Durante sua passagem pela Feira do Livro de Leipzig, o escritor francês "dos escândalos", Michel Houellebecq, comparou as imagens da atual guerra do Iraque "a um jogo de futebol". Encenado "ao vivo" como um programa de TV, o conflito surge na tela como um mosaico de luzes e fumaça, cujo comando está nas mãos do irônico e indiferente secretário norte-americano da Defesa, Donald Rumsfeld. A narração televisiva faz jus ao título de transmissão esportiva: entusiasmada, cheia de altos e baixos, às vezes metafórica, às vezes beirando o irônico.

Ditadura do agora -

Aposta-se, acima de tudo, na sensação ótica, onde o mundo se torna uma superfície anônima, perde em realidade e ganha na força estética do que é apresentado como um jogo "nós & inimigo". Os canais de TV parecem afogar-se em um amontoado de rolling news, cuja veracidade nem chega a ser questionável, tamanha a artificialidade.

Acopladas de trilhas sonoras de mísseis e canhões, as reportagens sem notícias vagueiam pela tela 24 horas por dia, como em um Blade Runner deslocado no tempo. E, ao contrário do tempo, que é sempre o mais presente possível - a ditadura do agora - o espaço é, para os jornalistas embutidos (embedded) nas unidades militares, um tabu.

Tão perto, tão longe

- Levados às frentes de combate, tudo é permitido a eles, menos revelar onde aquilo que testemunham acontece. Tendo como ponto de partida uma percepção que se assemelha à de reféns de um seqüestro, esse novo gênero de correspondentes de guerra torna-se alheio à geografia, falando e comentando "eventos" fora do espaço e, logo, fora da história. "Se a verdade, na última Guerra do Golfo, ficou escondida atrás de uma cortina de imagens abstratas, ela é dessa vez ofuscada por uma hiper-concentração dessas imagens", analisa o diário alemão Süddeutsche Zeitung.

Big Brother

da crueldade -
Frente à tela da TV, tem-se a impressão de estar diante de um Big Brother da crueldade, em que se é atropelado pela velocidade de luzes, chamadas "por acaso" de bombardeios aéreos. Os conglomerados urbanos sobre os quais essas bombas, que nos parecem partes de um videogame, caem, transformam-se em massas abstratas e indefinidas, que, no entanto, devem ser eliminadas, por serem "inimigas".

"O mundo todo espera que a explosão aconteça.
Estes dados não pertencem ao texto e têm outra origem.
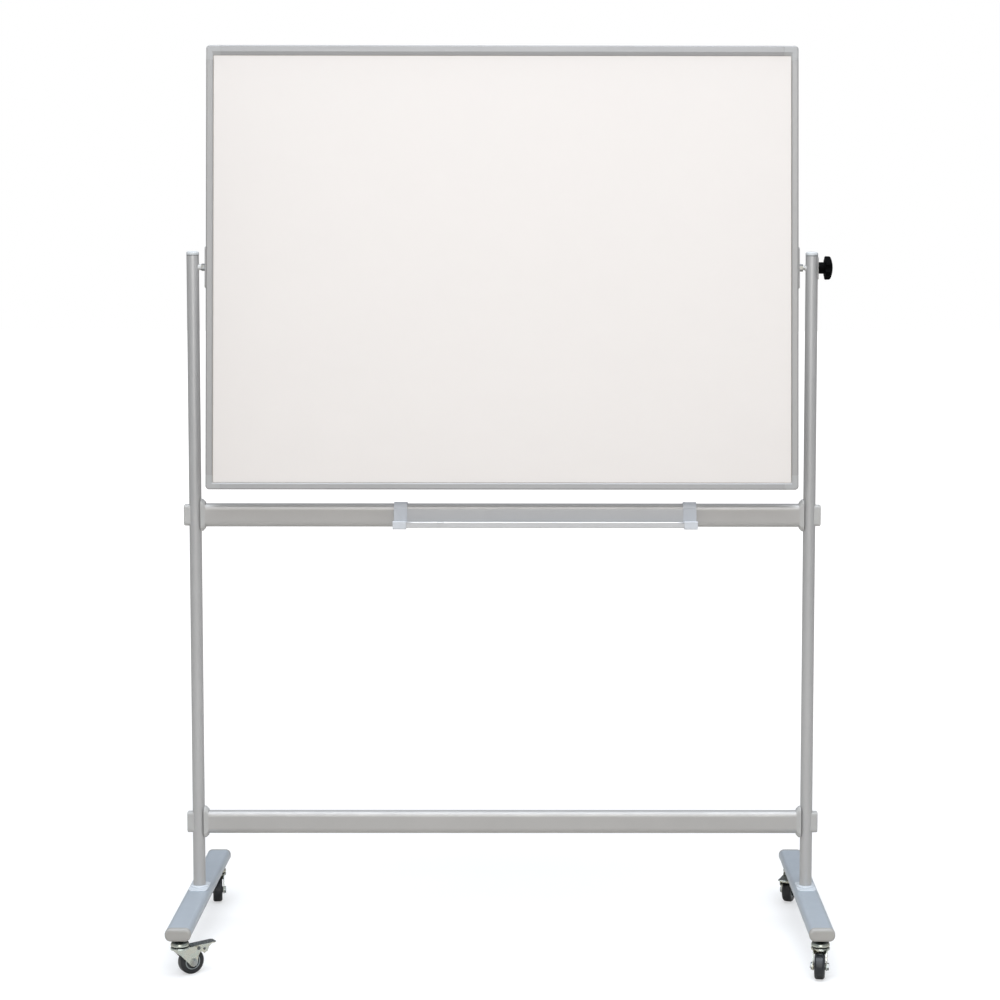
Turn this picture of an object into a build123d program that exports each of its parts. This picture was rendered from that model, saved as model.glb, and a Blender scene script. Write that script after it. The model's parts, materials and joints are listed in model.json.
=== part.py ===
# Rolling whiteboard: a 1200 x 900 double-sided board that flips end over end
# between two round uprights, on two long feet with four swivel casters.
# Frame: +X to the viewer's right, -Y towards the person writing, +Z up,
# floor at Z = 0, origin midway between the uprights. Units are mm.
import math
import os

from build123d import *

os.makedirs("parts", exist_ok=True)

# ---------------------------------------------------------------- driving sizes
UPRIGHT_X = 627.5        # upright centre line, each side of the middle
TUBE_R = 12.5            # upright tube outer radius
TUBE_WALL = 1.5
TUBE_BORE_R = TUBE_R - TUBE_WALL
UPRIGHT_TOP = 1405.0
CAP_TOP = 1414.0

FOOT_LENGTH = 600.0
FOOT_WIDTH = 50.0
FOOT_HEIGHT = 25.0
FOOT_BOTTOM = 76.0
FOOT_TOP = FOOT_BOTTOM + FOOT_HEIGHT
FOOT_MID_Z = FOOT_BOTTOM + FOOT_HEIGHT / 2
FOOT_CORNER = 11.0
FOOT_WALL = 1.6
FOOT_BORE = (FOOT_WIDTH - 2 * FOOT_WALL, FOOT_HEIGHT - 2 * FOOT_WALL, FOOT_CORNER - FOOT_WALL)
FOOT_CAP = 11.0          # visible thickness of the plastic end cap
FOOT_TUBE_END = FOOT_LENGTH / 2 - FOOT_CAP
FOOT_BOLT_R = 4.0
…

Uma guerra limpa, sem massacres, sem mortos? (...) Reportagens formadas por animações em vídeo, que mostram como canhões de guerra atravessam rios, cercam cidades e são capazes de destruir com exatidão postos militares. Um jogo empolgante, como se bonecas Barbie tivessem movimentado excessivamente o joystick", observa o diário Frankfurter Rundschau.

A outra face -

E exatamente nesse momento, quando o conflito parecia tão passível de controle, tão virtual como nunca, o canal árabe de televisão Al-Jazeera, por sua vez também instrumentalizando o poder das imagens, levou ao ar os rostos abatidos de prisioneiros de guerra norte-americanos.

Escancarou-se a "outra face da guerra", aquela dos civis, entre eles milhares de crianças mortas e feridas, e a dos jovens norte-americanos capturados pela frente iraquiana. Enquanto a CNN boicotava a realidade, apresentando a guerra como uma animação em computador, o canal Al-Jazeera abandonou qualquer princípio ético, jogando os horrores sem filtros na roleta da mídia mundial.

De repente, os direitos humanos -

Foi quando Rumsfeld, Bush e cia. resolveram repentinamente se lembrar de que existe, sim, a Convenção de Genebra, que impede a exibição de prisioneiros de guerra. O ver-se confrontados com um documento de que a guerra é real parece ter-lhes aguçado os sentidos para o fato de que além de mísseis e caças, a violência de um conflito armado é também sentida pelo indivíduo, ainda não completamente exterminado dentro do mundo bélico-tecnológico.

Depois de rolarem seus tanques por cima do Conselho de Segurança da ONU, apresentarem ao mundo a guerra como se fosse um enlatado produzido em seus estúdios de cinema e ignorarem eles próprios o artigo 13 da Convenção de Genebra em relação aos prisioneiros em Guantánamo, os Estados Unidos da América podem ter sentido, pela primeira vez, que o que se passa no Iraque trata-se realmente de uma guerra. Com todos esses abomináveis e escabrosos lados dos quais o canal árabe certamente poderia ter poupado seus espectadores.